Challenge: From the line with "for node in" through the final line, transcribe the material below character for character; include no other lines.

↓

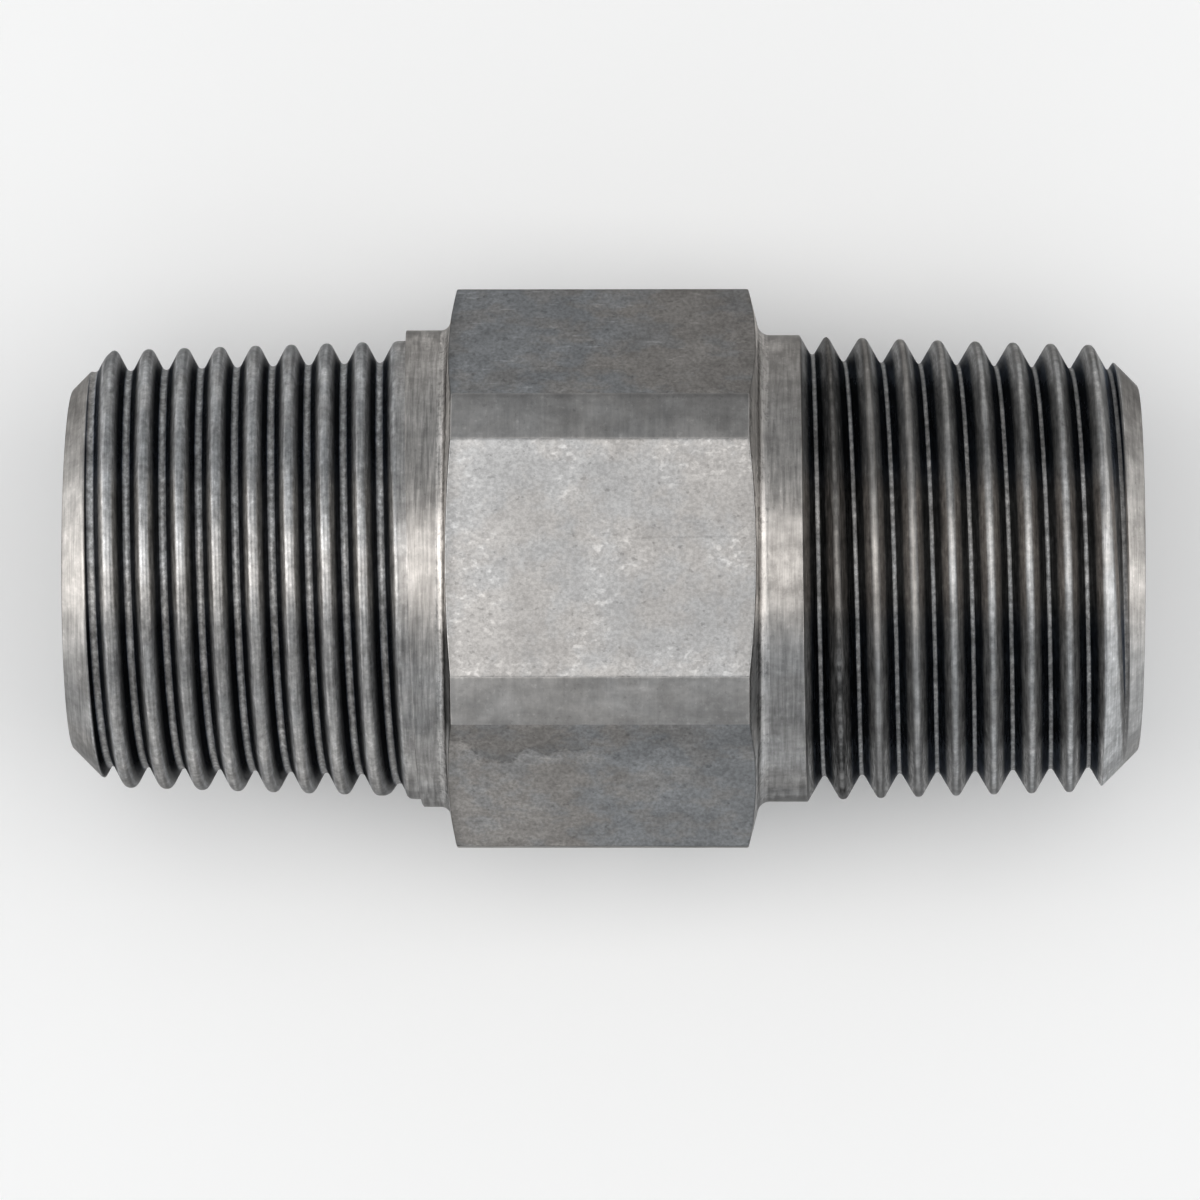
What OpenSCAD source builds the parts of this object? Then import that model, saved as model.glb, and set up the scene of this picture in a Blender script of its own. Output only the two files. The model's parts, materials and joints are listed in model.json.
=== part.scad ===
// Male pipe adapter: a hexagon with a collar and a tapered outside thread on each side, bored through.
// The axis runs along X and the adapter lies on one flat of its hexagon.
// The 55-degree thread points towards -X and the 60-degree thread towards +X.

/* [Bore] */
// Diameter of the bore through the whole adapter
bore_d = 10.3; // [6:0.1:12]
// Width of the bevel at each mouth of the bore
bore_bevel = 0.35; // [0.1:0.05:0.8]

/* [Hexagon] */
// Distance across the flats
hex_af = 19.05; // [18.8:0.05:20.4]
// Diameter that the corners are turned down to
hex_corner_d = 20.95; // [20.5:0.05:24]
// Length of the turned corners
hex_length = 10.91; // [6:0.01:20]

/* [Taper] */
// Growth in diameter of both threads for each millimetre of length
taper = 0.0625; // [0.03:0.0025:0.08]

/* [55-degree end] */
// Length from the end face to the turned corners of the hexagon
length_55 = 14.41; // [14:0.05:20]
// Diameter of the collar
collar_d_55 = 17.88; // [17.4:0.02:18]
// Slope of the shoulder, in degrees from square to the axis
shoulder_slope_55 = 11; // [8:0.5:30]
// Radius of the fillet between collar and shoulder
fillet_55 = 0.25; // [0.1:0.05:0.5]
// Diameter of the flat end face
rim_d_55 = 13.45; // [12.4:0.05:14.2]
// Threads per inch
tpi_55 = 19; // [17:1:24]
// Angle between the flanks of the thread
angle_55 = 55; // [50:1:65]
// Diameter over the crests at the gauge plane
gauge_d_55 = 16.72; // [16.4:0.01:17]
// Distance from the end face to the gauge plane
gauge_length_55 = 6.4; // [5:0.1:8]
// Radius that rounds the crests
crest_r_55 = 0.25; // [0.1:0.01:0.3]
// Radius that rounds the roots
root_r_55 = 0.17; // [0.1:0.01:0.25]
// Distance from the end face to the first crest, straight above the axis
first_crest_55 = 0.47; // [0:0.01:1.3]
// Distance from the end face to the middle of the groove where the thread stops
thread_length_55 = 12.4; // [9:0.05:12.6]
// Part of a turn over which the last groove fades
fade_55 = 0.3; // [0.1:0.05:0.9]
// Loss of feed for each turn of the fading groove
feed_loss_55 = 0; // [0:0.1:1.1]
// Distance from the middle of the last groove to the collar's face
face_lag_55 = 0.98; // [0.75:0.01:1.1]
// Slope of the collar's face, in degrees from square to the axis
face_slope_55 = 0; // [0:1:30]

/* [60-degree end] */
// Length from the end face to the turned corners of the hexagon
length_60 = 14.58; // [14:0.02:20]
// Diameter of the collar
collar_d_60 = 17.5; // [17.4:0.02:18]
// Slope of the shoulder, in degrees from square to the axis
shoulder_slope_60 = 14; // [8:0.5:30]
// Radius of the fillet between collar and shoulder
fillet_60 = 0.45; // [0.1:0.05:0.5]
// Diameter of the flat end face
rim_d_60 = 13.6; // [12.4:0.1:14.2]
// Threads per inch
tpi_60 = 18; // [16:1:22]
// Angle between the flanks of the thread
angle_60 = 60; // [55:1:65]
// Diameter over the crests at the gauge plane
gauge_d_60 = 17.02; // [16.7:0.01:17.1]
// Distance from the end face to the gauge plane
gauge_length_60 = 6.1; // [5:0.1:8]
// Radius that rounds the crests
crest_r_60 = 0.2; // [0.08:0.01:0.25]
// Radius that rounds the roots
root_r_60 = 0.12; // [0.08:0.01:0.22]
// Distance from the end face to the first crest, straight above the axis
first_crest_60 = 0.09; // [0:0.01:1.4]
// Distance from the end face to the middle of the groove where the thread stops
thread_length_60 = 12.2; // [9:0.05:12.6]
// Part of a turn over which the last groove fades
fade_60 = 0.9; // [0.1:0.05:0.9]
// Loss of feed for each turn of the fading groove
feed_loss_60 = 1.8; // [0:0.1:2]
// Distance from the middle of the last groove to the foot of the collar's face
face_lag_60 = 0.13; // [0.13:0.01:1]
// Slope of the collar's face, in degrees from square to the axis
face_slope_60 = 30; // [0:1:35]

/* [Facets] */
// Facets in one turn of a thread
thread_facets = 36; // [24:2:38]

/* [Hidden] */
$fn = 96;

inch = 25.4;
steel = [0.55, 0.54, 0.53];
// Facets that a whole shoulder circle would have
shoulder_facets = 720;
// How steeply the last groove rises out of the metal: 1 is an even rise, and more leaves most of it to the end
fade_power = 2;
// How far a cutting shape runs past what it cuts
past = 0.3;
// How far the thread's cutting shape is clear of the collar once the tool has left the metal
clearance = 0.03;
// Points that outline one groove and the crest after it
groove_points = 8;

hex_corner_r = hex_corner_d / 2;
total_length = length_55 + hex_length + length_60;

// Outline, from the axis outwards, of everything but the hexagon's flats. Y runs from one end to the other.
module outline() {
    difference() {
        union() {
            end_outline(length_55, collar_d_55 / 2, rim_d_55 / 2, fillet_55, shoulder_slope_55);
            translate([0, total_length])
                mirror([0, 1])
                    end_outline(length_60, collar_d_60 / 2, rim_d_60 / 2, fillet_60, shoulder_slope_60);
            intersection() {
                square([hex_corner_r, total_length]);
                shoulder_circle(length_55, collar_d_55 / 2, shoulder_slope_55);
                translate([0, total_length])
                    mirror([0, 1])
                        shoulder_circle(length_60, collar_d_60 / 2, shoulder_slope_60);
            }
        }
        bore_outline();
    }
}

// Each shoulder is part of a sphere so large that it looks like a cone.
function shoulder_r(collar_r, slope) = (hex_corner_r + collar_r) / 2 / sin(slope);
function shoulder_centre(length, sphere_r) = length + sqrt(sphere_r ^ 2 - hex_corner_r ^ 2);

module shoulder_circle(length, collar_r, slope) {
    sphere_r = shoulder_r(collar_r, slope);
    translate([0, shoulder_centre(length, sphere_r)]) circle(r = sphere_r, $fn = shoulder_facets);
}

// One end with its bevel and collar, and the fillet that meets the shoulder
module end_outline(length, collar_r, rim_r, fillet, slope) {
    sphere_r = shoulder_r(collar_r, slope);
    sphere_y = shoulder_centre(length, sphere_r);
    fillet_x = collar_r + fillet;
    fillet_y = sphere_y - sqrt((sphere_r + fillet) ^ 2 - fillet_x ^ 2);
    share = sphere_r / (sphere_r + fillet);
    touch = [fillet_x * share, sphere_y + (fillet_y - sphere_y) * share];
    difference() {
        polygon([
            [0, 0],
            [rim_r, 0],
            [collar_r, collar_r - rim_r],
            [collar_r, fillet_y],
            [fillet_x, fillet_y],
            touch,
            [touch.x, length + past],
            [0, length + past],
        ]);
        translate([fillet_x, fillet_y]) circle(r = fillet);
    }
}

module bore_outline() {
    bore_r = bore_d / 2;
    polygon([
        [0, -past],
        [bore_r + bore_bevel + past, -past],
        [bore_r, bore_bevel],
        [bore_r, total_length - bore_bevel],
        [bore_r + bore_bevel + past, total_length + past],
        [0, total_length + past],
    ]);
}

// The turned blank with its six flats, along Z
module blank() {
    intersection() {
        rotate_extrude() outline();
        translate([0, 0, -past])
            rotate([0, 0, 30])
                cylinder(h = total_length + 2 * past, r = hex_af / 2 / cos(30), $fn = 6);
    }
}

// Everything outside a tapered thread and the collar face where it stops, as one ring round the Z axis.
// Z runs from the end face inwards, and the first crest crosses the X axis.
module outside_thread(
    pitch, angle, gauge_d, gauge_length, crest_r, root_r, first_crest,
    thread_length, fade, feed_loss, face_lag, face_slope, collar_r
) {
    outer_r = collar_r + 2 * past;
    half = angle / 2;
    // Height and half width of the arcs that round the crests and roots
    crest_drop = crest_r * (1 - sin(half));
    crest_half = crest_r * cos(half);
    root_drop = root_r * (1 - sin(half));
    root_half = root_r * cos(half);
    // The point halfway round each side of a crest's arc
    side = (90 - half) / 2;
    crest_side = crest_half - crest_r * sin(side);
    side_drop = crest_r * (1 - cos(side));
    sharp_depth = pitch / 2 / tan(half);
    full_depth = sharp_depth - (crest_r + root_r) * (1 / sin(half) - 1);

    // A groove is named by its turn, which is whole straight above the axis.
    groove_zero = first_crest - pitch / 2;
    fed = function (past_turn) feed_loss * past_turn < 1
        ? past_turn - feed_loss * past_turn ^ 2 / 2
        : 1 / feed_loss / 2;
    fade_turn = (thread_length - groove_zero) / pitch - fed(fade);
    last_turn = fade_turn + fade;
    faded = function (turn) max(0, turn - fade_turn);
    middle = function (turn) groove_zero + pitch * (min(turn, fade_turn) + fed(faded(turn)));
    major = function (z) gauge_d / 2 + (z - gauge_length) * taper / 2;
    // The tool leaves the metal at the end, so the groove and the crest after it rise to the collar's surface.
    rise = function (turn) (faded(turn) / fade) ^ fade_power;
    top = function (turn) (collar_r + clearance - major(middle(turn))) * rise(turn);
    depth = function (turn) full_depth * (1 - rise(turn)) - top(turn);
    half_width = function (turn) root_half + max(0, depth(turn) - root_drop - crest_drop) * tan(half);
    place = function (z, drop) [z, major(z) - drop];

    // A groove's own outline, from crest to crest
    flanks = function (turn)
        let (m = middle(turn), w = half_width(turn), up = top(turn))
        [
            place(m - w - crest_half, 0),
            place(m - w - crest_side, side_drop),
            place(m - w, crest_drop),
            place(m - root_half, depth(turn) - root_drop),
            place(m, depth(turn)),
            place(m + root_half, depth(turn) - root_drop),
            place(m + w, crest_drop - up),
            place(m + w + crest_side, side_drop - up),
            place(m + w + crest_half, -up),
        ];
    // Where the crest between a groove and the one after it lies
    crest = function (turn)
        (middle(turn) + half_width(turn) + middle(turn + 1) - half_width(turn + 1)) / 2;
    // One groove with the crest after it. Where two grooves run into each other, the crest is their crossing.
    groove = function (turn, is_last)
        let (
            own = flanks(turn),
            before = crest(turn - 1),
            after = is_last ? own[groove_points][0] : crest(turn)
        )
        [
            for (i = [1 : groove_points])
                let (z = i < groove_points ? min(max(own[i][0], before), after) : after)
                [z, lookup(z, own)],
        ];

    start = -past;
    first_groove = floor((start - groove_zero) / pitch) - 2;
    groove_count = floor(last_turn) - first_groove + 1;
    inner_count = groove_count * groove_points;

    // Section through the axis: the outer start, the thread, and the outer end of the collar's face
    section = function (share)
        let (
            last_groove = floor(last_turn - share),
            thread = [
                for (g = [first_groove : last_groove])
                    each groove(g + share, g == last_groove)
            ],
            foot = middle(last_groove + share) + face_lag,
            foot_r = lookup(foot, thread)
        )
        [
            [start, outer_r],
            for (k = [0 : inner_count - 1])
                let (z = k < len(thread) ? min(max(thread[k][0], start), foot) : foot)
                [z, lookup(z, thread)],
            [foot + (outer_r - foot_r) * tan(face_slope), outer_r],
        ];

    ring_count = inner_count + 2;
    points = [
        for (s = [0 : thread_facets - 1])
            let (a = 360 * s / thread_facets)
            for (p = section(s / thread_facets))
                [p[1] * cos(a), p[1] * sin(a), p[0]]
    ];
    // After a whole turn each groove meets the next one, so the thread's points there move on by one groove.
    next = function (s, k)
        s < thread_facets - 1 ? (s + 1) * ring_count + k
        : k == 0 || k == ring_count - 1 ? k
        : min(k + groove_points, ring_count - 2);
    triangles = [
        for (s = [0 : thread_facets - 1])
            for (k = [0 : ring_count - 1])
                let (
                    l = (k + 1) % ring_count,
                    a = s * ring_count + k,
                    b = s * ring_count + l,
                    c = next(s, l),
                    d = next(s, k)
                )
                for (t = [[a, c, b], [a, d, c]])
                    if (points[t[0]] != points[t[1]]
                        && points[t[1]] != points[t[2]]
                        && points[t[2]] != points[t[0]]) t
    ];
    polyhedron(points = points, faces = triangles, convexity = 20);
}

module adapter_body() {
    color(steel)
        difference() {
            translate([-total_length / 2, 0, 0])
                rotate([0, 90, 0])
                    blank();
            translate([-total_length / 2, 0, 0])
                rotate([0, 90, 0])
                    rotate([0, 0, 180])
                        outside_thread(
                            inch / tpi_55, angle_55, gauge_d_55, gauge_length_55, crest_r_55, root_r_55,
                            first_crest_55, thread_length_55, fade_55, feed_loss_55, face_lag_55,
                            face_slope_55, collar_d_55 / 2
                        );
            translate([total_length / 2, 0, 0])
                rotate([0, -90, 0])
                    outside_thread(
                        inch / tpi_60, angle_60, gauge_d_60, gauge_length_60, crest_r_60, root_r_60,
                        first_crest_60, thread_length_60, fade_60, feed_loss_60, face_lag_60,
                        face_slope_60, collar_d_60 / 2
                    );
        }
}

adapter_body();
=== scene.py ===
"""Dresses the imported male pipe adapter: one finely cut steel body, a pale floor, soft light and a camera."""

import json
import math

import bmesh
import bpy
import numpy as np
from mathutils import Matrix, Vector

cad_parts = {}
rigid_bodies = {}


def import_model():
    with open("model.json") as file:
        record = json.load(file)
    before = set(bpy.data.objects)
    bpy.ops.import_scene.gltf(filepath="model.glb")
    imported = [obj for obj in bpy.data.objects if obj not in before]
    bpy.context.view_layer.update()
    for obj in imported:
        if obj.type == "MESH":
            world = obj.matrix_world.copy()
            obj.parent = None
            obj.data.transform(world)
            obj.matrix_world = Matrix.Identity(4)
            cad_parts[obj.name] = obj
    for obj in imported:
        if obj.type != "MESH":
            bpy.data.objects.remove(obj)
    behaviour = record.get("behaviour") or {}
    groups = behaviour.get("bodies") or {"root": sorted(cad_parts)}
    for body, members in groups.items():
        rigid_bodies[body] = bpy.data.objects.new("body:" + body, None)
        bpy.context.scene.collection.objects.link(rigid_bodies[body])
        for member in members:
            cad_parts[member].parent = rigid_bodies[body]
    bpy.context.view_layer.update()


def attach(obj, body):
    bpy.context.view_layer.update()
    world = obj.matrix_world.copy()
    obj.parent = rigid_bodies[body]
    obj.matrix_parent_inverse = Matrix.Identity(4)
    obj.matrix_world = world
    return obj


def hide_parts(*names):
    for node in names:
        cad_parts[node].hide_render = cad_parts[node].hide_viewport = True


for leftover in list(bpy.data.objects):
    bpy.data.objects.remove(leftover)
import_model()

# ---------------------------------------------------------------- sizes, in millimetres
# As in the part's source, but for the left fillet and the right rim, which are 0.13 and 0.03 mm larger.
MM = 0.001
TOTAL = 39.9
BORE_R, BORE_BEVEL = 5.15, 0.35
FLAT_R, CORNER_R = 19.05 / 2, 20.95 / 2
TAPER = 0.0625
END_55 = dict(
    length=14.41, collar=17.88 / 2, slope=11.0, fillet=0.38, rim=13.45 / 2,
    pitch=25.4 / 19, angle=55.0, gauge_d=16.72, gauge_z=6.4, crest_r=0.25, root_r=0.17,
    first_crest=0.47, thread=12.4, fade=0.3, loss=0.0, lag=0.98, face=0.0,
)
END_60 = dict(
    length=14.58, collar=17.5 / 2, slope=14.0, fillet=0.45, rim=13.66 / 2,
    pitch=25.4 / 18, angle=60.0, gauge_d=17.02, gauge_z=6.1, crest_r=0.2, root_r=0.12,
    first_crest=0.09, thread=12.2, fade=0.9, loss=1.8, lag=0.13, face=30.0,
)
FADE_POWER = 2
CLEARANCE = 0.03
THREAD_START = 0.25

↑

Solved problem:
    for node in names:
        cad_parts[node].hide_render = cad_parts[node].hide_viewport = True


for leftover in list(bpy.data.objects):
    bpy.data.objects.remove(leftover)
import_model()

# ---------------------------------------------------------------- sizes, in millimetres
# As in the part's source, but for the left fillet and the right rim, which are 0.13 and 0.03 mm larger.
MM = 0.001
TOTAL = 39.9
BORE_R, BORE_BEVEL = 5.15, 0.35
FLAT_R, CORNER_R = 19.05 / 2, 20.95 / 2
TAPER = 0.0625
END_55 = dict(
    length=14.41, collar=17.88 / 2, slope=11.0, fillet=0.38, rim=13.45 / 2,
    pitch=25.4 / 19, angle=55.0, gauge_d=16.72, gauge_z=6.4, crest_r=0.25, root_r=0.17,
    first_crest=0.47, thread=12.4, fade=0.3, loss=0.0, lag=0.98, face=0.0,
)
END_60 = dict(
    length=14.58, collar=17.5 / 2, slope=14.0, fillet=0.45, rim=13.66 / 2,
    pitch=25.4 / 18, angle=60.0, gauge_d=17.02, gauge_z=6.1, crest_r=0.2, root_r=0.12,
    first_crest=0.09, thread=12.2, fade=0.9, loss=1.8, lag=0.13, face=30.0,
)
FADE_POWER = 2
CLEARANCE = 0.03
THREAD_START = 0.25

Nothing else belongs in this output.